Just Big Enough: Imagining the future of "small home" residential design with a master plan at the nexus of affordability and sustainability
Michael Di Pasquale, Michael Davidsohn
Communities everywhere are experiencing significant and unpredictable shifts in the social and physical infrastructure of their landscapes. In the midst of a cultural, political, and ecological moment which has no precedent, it seems as though many of our contemporary crises have one thing in common: they will either be alleviated or drastically exacerbated by the alliance of professions working to improve the built environment. Now more than ever, the world is in need of designers, planners, and policy-makers who are willing to use this moment of great change as momentum to imagine a new era of community development, one which prioritizes creative and systemic solutions. One sector that continues to be in great need of systemic solutions is housing. As rental rates soar and class-based equity gaps widen, many people are losing what few housing options they had. For many, the dream of homeownership has been replaced by a struggle to afford monthly rent as a tenant. This Master’s Project seeks to expand upon the work of Pioneer Valley Habitat for Humanity (PVHH) as they gain traction in a robust community initiative to build smaller, sustainable and affordable homes for low-income families in Western Massachusetts. The work that follows was developed in response to PVHH’s efforts and their recent acquisition of 1 Garfield Avenue, a residential parcel in the village of Florence, Massachusetts. This research and design work aims to contextualize this region’s housing affordability crisis within the broader scale of a national, historical timeline of housing inequity for the poor.

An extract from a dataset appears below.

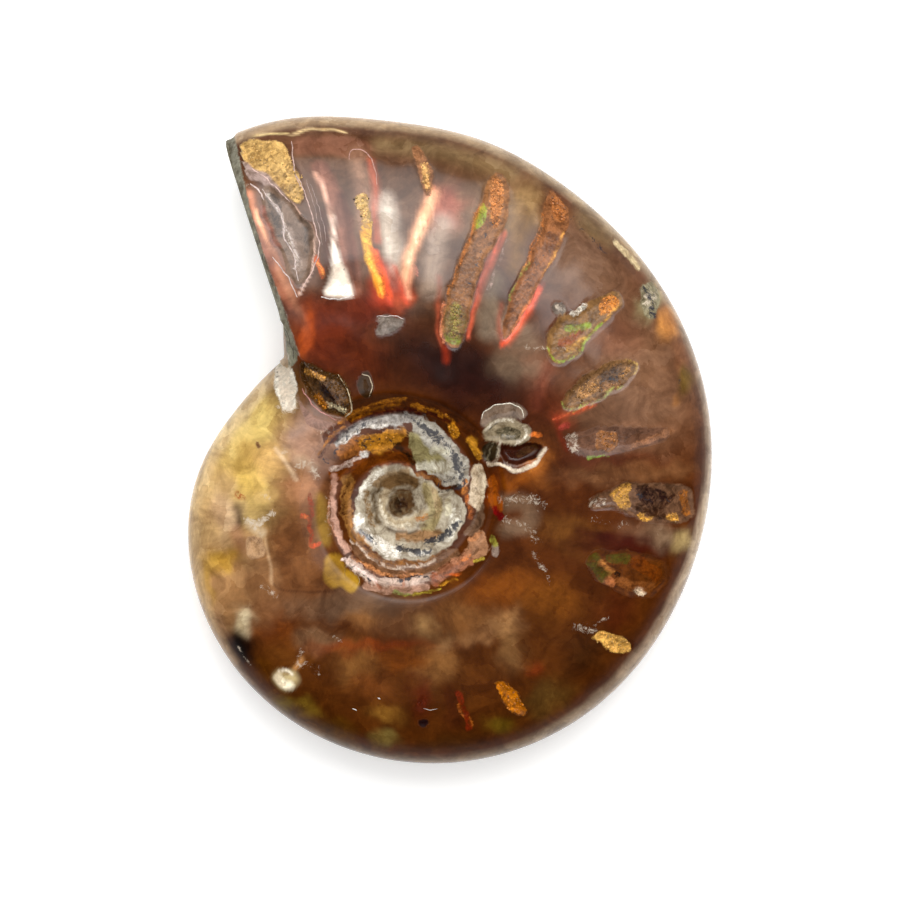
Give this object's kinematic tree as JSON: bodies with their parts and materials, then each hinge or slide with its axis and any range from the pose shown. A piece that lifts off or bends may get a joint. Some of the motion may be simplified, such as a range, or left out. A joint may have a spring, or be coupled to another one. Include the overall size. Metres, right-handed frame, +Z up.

It will identify opportunities for meaningful, affordable and sustainable landscape design solutions that can enhance the experience of first-time homeownership for low-income families. It will offer resources and information to these families so that they might be more equipped to identify their property’s opportunities and constraints, and be more informed as they implement landscape design projects in the future. This project will culminate with a conceptual Master Plan for the parcel and some recommendations moving forward.